++++ DATA LISTING ++++
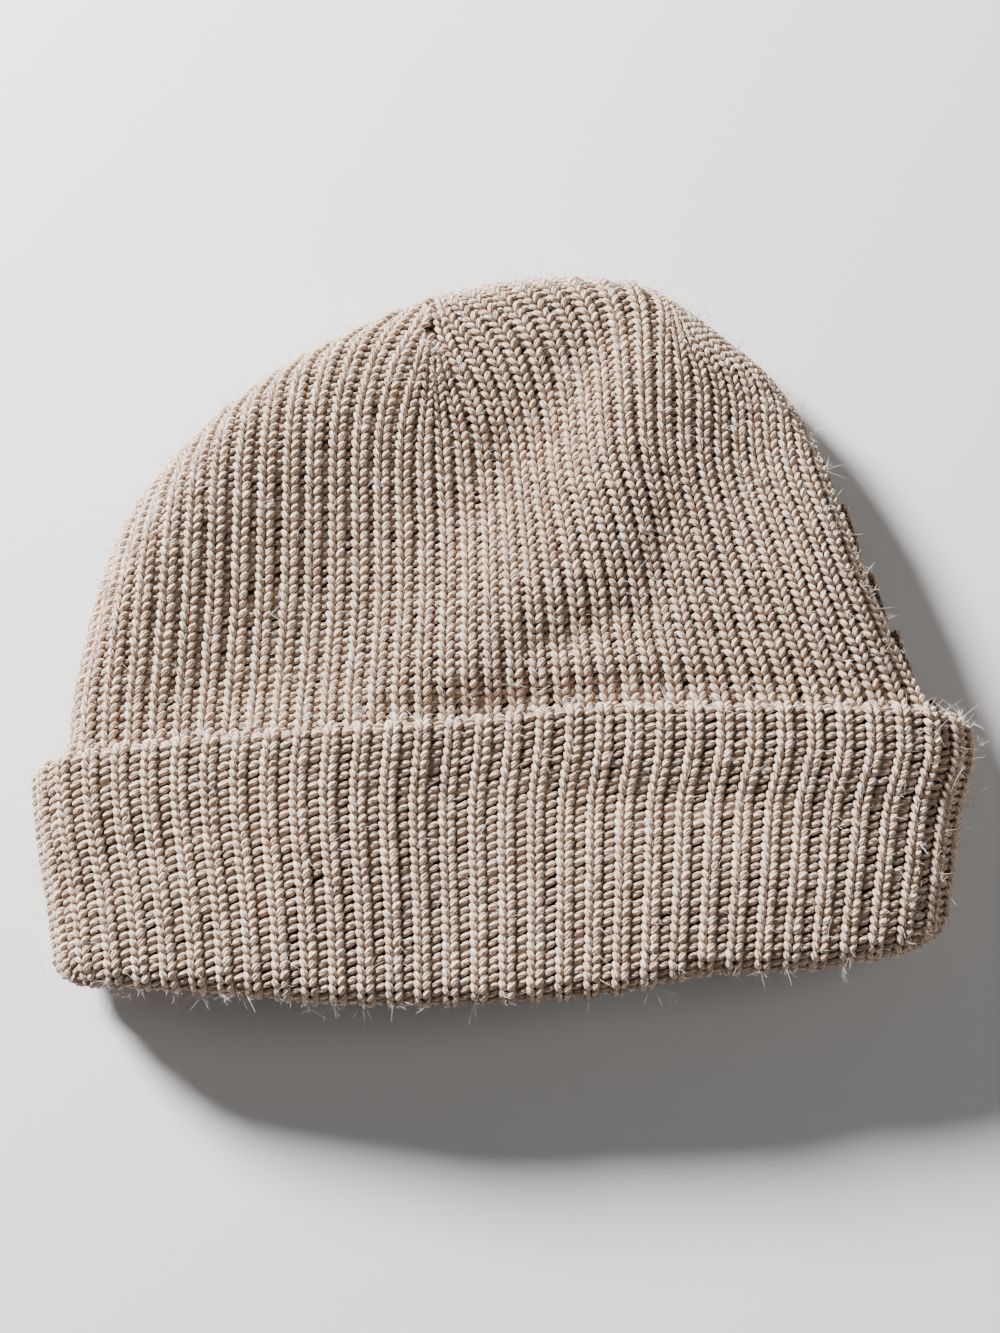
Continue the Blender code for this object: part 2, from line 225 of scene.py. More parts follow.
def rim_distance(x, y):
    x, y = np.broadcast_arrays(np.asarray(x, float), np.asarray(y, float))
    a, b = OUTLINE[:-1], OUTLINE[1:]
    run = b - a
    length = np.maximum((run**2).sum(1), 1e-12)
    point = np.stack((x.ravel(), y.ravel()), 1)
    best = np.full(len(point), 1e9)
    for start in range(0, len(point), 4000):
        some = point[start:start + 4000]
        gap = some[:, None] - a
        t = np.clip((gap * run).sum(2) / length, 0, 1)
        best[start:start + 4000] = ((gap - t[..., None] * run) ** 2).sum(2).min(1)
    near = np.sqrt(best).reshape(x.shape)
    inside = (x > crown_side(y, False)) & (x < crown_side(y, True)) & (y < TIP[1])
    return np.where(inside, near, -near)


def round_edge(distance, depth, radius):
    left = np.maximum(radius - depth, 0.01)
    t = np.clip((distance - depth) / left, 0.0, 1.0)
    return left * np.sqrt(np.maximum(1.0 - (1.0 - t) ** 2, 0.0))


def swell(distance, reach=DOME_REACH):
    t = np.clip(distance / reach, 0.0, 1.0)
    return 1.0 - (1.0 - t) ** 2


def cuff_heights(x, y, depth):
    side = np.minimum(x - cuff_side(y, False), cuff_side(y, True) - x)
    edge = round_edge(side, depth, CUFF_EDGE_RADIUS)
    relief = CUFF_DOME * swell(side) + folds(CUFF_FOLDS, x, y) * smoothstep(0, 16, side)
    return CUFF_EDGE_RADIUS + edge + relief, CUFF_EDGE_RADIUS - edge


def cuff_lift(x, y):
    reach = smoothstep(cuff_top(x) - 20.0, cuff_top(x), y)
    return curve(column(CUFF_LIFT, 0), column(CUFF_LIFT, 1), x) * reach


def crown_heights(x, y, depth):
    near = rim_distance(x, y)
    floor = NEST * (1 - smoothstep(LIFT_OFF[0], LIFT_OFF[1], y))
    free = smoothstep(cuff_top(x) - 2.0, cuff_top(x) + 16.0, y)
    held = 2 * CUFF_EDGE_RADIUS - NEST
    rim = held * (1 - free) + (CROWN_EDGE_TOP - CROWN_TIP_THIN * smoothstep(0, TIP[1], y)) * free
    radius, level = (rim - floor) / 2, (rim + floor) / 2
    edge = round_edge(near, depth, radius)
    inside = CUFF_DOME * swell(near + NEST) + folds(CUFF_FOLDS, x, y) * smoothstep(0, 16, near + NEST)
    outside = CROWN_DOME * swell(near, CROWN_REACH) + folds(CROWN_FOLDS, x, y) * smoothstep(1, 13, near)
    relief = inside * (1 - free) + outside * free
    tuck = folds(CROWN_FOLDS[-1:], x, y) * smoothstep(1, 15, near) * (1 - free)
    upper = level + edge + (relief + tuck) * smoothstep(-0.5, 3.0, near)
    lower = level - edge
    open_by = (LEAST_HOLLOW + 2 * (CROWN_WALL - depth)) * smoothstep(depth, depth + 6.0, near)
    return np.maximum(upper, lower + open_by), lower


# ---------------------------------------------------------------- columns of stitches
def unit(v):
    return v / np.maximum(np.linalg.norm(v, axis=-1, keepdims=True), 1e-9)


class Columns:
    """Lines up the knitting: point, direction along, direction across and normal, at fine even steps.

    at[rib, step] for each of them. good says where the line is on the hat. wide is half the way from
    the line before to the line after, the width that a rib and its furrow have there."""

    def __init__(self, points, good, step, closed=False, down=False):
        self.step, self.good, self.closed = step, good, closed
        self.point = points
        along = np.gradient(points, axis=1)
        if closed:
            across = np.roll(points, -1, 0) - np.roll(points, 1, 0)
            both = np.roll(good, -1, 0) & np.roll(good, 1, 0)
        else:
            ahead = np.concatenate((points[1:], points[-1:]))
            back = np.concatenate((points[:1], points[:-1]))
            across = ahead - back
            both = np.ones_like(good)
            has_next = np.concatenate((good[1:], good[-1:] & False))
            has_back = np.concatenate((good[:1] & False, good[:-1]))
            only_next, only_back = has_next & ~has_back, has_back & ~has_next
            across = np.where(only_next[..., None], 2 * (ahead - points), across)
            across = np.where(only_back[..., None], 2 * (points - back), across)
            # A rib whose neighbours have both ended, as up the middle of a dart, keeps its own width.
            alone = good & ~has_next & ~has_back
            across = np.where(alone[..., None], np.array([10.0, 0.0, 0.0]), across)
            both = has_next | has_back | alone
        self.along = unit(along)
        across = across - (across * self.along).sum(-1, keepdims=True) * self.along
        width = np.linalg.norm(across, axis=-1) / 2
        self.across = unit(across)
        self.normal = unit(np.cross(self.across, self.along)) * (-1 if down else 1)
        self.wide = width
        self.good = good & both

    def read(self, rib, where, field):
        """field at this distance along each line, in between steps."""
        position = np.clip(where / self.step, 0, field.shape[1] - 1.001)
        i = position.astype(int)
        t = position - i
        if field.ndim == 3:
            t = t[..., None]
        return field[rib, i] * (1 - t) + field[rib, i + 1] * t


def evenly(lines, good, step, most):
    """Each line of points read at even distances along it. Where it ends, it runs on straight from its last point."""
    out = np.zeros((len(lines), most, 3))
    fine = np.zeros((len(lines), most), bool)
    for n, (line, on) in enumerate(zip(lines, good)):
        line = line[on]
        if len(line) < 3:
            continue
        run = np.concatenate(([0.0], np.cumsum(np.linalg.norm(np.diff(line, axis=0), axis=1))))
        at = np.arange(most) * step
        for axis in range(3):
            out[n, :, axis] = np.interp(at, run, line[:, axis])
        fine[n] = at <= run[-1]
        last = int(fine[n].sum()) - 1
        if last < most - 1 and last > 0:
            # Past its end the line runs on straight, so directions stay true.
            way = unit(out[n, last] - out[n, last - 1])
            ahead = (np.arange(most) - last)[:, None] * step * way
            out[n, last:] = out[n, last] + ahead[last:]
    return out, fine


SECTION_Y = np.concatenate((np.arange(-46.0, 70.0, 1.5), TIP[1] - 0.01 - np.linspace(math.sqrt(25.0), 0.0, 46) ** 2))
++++
++++ DATA LISTING ++++
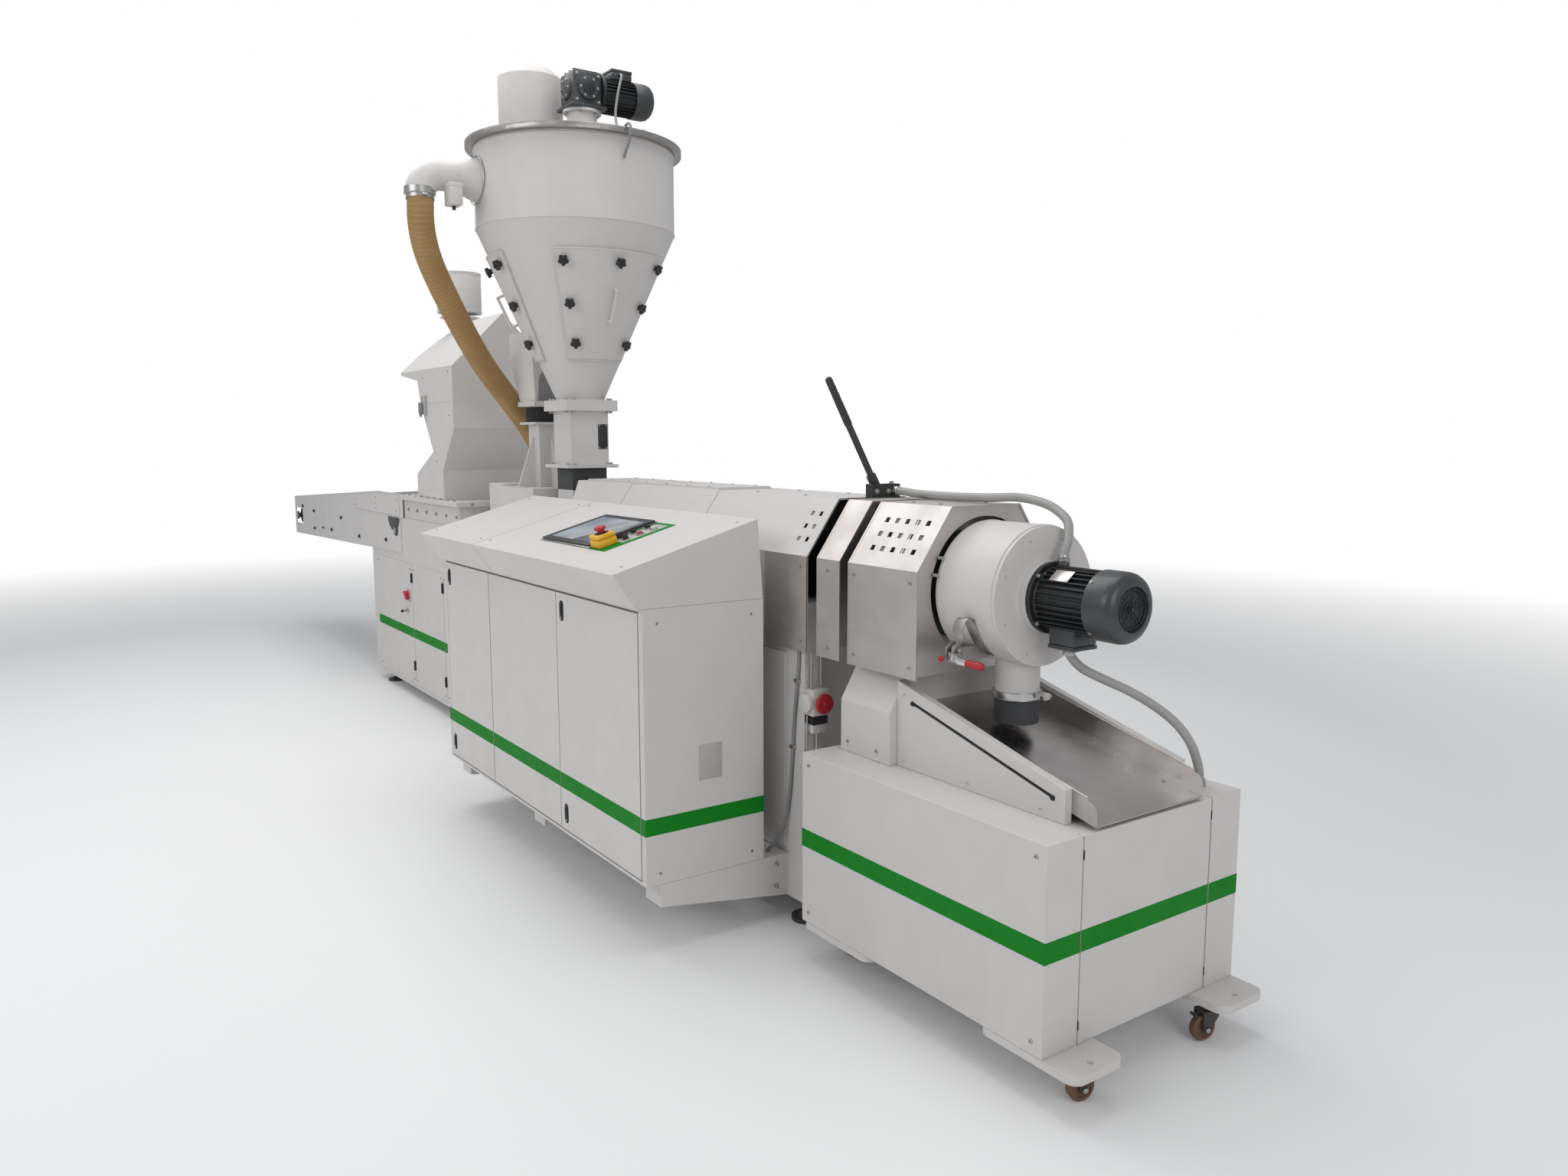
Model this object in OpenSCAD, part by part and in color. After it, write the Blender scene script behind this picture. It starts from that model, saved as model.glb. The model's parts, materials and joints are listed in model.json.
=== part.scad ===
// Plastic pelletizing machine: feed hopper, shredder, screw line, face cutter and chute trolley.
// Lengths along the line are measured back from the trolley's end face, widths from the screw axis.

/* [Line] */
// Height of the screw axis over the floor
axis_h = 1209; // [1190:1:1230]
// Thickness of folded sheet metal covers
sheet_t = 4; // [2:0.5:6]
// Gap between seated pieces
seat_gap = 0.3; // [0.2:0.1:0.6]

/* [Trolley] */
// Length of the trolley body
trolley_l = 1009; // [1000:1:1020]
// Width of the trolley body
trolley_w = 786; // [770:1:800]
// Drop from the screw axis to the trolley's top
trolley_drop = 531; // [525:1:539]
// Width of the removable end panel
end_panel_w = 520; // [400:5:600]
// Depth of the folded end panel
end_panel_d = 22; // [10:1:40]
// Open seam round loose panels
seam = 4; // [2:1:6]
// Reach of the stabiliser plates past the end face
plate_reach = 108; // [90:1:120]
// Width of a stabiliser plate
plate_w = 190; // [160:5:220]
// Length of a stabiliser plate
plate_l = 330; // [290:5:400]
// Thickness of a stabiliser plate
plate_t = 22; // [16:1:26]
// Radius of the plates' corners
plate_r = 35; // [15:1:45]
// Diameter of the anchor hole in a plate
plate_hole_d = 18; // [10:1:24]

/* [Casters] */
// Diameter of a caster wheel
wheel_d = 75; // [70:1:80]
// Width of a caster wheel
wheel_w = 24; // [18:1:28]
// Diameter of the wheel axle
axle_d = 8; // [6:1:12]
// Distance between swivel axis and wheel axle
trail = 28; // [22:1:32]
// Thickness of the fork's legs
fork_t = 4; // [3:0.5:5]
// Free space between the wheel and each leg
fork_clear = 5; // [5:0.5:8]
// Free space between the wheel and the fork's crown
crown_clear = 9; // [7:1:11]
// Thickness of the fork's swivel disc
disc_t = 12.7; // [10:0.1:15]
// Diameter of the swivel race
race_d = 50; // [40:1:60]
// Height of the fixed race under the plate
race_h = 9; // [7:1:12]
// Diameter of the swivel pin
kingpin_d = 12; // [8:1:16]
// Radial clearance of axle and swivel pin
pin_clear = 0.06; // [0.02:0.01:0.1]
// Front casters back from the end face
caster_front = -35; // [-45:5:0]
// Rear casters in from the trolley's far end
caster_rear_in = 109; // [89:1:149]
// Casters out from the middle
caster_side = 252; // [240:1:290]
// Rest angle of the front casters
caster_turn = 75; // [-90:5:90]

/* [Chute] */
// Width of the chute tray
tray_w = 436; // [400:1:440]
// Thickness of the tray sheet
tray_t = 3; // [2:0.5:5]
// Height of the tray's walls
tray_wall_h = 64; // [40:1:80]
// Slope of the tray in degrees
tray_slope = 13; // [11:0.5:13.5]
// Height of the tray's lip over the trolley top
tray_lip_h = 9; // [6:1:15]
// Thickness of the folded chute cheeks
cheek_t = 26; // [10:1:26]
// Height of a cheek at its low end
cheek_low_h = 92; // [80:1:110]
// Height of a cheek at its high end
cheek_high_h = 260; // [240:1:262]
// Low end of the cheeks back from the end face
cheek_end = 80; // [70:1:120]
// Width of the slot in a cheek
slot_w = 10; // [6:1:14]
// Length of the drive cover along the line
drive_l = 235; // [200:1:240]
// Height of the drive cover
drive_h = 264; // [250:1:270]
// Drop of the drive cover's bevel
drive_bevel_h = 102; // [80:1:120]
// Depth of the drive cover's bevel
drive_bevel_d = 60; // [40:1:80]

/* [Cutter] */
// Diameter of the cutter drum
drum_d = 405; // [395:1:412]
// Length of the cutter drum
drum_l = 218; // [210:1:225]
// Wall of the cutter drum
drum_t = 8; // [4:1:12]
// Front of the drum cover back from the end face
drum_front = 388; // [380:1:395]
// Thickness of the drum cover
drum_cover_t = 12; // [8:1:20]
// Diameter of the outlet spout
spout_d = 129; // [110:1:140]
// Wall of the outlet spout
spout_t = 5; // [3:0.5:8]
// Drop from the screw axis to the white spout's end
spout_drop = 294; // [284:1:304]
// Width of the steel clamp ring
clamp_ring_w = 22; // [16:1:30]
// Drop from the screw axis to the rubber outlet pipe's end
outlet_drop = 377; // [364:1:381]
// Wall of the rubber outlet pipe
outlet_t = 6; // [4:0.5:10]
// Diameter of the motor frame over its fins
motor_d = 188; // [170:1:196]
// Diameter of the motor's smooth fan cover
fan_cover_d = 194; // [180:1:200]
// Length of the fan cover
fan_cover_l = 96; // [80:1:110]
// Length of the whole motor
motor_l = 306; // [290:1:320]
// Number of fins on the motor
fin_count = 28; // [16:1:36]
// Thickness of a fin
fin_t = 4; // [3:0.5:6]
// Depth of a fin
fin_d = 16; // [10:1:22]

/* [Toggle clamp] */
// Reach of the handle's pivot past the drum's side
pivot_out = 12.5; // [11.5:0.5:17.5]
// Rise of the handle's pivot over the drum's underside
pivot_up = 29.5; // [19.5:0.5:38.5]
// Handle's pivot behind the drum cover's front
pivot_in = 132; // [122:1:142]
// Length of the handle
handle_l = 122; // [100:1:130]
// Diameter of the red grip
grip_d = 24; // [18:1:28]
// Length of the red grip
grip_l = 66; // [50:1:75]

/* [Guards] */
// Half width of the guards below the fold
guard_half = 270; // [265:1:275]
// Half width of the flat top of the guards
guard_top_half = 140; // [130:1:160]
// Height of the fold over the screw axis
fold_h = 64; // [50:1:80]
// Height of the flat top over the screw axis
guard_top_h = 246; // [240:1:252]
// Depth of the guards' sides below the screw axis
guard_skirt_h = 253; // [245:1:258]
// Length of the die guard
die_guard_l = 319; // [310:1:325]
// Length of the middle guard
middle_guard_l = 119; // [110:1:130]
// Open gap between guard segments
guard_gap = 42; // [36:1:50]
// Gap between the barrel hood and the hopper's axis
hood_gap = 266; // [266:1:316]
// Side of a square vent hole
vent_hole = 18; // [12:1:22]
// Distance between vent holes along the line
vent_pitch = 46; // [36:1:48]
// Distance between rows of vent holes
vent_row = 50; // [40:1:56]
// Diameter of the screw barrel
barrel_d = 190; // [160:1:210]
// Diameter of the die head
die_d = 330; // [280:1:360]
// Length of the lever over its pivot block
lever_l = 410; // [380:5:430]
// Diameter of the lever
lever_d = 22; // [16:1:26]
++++
▶ [TASK DETAILS]:
Start at the line with "Continue the Blender" and stop after the line with "return 1.0 - (1.0 - t) ** 2". Repeat exactly the lines in that range.

▶ [EXERCISE RESULT]:
Continue the Blender code for this object: part 2, from line 225 of scene.py. More parts follow.
def rim_distance(x, y):
    x, y = np.broadcast_arrays(np.asarray(x, float), np.asarray(y, float))
    a, b = OUTLINE[:-1], OUTLINE[1:]
    run = b - a
    length = np.maximum((run**2).sum(1), 1e-12)
    point = np.stack((x.ravel(), y.ravel()), 1)
    best = np.full(len(point), 1e9)
    for start in range(0, len(point), 4000):
        some = point[start:start + 4000]
        gap = some[:, None] - a
        t = np.clip((gap * run).sum(2) / length, 0, 1)
        best[start:start + 4000] = ((gap - t[..., None] * run) ** 2).sum(2).min(1)
    near = np.sqrt(best).reshape(x.shape)
    inside = (x > crown_side(y, False)) & (x < crown_side(y, True)) & (y < TIP[1])
    return np.where(inside, near, -near)


def round_edge(distance, depth, radius):
    left = np.maximum(radius - depth, 0.01)
    t = np.clip((distance - depth) / left, 0.0, 1.0)
    return left * np.sqrt(np.maximum(1.0 - (1.0 - t) ** 2, 0.0))


def swell(distance, reach=DOME_REACH):
    t = np.clip(distance / reach, 0.0, 1.0)
    return 1.0 - (1.0 - t) ** 2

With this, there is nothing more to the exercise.